▼▼▼

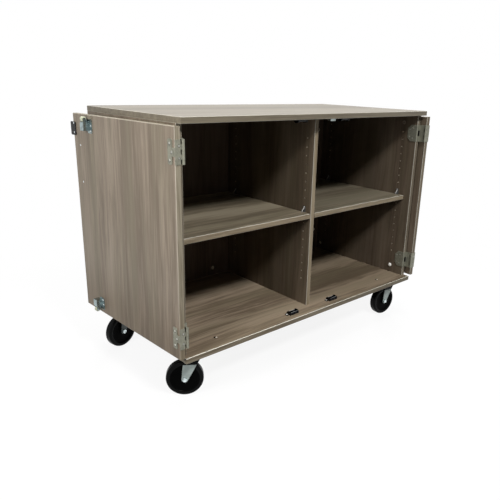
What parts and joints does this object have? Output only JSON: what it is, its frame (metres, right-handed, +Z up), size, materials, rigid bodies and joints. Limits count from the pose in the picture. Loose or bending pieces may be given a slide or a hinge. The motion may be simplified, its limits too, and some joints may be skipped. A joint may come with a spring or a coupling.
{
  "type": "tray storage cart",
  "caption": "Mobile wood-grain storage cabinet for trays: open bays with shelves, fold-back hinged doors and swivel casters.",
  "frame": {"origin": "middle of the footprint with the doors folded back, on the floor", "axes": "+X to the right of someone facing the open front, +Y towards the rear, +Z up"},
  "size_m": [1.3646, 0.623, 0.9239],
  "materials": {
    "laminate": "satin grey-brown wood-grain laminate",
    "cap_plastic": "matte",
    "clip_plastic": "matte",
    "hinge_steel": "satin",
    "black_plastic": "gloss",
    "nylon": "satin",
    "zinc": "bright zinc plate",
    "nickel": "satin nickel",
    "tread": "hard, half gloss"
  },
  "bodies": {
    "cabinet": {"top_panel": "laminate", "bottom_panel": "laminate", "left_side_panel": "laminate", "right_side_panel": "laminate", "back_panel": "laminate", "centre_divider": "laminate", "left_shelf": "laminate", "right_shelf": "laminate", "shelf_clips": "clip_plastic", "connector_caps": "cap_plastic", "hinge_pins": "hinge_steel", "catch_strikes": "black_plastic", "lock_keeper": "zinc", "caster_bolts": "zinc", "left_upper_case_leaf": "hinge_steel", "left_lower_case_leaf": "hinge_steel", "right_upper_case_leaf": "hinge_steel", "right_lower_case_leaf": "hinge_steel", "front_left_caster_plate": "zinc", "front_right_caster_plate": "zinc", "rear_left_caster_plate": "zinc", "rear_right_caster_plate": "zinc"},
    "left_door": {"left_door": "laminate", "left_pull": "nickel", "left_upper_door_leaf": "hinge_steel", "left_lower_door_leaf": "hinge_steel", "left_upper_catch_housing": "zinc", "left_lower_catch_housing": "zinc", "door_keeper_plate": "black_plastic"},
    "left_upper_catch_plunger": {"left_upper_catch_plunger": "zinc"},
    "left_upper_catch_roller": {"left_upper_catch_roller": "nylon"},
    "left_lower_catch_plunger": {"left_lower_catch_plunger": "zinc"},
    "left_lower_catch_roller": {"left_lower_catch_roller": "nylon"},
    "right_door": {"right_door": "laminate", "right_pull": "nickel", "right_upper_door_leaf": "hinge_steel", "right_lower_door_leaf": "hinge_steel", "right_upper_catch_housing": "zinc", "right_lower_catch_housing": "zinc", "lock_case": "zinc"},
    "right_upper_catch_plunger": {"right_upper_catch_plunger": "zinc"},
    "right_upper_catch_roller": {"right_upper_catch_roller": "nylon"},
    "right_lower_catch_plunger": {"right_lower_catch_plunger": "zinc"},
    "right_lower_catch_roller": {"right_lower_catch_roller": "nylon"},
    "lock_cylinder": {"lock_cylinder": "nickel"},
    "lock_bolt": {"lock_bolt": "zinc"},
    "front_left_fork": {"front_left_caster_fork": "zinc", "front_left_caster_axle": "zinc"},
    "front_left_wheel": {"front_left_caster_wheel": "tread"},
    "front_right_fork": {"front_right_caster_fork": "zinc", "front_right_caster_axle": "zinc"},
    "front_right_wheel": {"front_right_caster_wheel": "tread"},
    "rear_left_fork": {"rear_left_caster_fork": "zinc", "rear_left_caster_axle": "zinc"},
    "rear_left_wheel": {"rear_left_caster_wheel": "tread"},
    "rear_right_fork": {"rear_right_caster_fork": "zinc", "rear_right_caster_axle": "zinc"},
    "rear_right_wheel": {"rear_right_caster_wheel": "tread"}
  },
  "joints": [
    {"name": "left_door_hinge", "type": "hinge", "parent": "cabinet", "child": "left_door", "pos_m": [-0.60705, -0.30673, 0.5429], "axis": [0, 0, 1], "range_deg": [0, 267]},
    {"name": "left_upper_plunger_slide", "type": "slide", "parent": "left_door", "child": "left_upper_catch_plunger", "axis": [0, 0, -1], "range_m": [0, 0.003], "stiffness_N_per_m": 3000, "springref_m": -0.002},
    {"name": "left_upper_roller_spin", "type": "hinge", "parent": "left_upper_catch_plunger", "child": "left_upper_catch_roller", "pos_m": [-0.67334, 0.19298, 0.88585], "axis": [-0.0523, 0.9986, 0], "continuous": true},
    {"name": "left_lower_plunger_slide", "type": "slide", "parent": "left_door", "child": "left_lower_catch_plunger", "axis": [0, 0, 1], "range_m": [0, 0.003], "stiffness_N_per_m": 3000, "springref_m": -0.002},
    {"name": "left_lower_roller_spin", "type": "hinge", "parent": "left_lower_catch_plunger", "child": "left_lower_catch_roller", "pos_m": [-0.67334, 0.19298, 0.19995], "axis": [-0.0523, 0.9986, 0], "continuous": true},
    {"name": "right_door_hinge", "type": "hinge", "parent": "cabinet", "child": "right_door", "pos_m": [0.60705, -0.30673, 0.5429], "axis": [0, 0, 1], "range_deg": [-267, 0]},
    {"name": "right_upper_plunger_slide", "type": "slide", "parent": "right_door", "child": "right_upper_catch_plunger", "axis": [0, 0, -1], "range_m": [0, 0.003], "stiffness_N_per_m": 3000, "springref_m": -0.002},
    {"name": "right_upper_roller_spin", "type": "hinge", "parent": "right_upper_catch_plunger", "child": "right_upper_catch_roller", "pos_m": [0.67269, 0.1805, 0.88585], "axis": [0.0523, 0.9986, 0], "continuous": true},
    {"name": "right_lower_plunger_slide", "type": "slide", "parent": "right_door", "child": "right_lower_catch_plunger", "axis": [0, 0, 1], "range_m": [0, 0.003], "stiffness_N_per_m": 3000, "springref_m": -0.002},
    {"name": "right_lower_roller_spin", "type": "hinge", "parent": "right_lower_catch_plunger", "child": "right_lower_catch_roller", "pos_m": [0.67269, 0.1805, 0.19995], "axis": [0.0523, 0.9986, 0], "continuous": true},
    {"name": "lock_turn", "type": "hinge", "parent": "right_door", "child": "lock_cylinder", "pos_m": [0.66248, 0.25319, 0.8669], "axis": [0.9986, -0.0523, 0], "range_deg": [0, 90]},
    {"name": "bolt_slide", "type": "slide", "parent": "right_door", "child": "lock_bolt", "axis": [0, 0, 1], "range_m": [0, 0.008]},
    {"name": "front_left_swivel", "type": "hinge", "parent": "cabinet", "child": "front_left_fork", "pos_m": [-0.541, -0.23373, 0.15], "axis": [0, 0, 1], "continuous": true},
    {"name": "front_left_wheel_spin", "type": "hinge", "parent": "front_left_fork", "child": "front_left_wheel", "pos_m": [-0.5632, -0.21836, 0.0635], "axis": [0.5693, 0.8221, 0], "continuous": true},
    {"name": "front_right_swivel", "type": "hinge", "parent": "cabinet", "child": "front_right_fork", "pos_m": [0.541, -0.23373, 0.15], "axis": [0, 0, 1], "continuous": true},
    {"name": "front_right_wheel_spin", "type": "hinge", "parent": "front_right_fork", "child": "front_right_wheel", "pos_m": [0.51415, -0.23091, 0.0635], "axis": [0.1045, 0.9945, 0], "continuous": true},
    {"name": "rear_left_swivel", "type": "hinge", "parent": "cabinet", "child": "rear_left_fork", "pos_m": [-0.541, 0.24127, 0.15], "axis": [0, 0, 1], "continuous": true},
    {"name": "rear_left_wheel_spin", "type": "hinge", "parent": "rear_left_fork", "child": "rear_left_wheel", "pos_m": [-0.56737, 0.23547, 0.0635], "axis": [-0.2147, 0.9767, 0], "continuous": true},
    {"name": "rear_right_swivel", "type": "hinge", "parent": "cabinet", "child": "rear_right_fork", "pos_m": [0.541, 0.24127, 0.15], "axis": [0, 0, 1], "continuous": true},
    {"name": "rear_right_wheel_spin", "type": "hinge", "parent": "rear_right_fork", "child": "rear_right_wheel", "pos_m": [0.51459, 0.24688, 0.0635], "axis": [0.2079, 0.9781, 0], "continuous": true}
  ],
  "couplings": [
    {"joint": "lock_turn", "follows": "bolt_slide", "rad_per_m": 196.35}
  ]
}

▲▲▲
▼▼▼

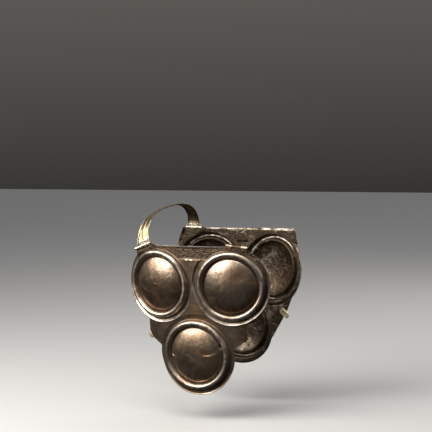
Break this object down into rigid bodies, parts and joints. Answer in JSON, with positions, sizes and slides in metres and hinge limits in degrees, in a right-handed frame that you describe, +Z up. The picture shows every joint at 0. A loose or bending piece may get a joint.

▲▲▲
▼▼▼

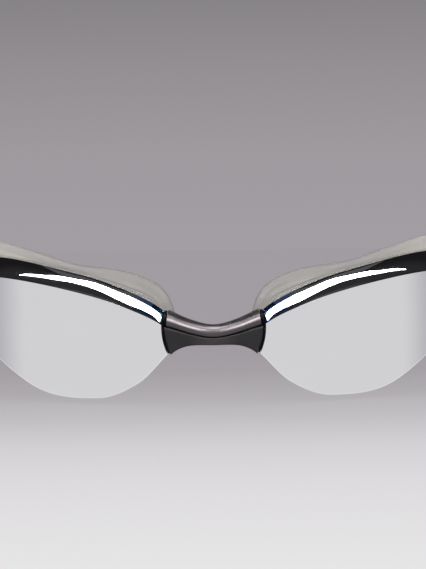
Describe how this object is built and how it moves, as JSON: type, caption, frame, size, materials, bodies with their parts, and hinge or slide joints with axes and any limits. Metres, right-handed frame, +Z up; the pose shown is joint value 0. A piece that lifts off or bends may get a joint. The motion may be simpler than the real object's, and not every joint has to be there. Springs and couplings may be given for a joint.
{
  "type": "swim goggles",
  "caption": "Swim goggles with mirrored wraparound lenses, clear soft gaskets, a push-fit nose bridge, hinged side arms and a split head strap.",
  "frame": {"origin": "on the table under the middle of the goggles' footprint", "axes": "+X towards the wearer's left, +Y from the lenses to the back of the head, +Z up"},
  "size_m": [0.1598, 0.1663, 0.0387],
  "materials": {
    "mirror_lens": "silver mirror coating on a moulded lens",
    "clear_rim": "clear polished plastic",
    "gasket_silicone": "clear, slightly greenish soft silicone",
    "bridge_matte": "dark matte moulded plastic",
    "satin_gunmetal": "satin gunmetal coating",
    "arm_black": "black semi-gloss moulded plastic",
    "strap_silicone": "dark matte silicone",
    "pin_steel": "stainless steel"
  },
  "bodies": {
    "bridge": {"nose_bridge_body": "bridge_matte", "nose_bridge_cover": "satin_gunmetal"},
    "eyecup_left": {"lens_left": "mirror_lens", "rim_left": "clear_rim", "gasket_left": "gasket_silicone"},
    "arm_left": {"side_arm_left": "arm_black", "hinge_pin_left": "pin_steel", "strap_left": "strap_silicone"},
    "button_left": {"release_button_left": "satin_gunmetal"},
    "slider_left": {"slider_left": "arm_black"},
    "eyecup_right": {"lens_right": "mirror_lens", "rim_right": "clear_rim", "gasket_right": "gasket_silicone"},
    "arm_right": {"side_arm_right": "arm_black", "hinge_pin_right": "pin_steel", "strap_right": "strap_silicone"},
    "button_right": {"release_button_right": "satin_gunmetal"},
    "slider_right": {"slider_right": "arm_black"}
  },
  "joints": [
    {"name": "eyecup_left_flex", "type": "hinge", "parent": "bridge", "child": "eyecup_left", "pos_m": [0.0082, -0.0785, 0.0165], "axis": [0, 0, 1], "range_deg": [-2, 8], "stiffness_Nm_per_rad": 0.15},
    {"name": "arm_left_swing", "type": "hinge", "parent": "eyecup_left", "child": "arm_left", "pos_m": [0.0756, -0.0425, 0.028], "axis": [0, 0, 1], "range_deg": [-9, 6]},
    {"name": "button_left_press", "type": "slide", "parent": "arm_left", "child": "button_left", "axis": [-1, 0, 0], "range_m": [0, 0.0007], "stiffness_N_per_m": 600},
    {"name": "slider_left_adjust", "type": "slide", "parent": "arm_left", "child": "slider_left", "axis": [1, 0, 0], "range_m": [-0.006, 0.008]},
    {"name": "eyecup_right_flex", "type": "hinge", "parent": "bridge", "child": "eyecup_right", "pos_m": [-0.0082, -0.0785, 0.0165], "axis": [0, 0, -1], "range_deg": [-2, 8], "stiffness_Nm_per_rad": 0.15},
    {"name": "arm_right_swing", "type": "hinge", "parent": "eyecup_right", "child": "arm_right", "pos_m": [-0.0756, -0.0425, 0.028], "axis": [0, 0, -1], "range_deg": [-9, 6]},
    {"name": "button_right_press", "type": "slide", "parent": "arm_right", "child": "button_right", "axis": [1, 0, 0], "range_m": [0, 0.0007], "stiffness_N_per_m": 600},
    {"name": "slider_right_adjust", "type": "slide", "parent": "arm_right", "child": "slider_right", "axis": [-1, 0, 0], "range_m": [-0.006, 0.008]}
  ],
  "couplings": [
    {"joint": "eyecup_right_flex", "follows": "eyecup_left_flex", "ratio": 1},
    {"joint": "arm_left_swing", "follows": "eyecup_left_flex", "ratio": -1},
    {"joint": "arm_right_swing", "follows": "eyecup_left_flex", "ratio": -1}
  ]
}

▲▲▲

> **Challenge**
Reproduce every line from the entries that holds the word "materials".

> **Task answer**
What parts and joints does this object have? Output only JSON: what it is, its frame (metres, right-handed, +Z up), size, materials, rigid bodies and joints. Limits count from the pose in the picture. Loose or bending pieces may be given a slide or a hinge. The motion may be simplified, its limits too, and some joints may be skipped. A joint may come with a spring or a coupling.
  "materials": {
Describe how this object is built and how it moves, as JSON: type, caption, frame, size, materials, bodies with their parts, and hinge or slide joints with axes and any limits. Metres, right-handed frame, +Z up; the pose shown is joint value 0. A piece that lifts off or bends may get a joint. The motion may be simpler than the real object's, and not every joint has to be there. Springs and couplings may be given for a joint.
  "materials": {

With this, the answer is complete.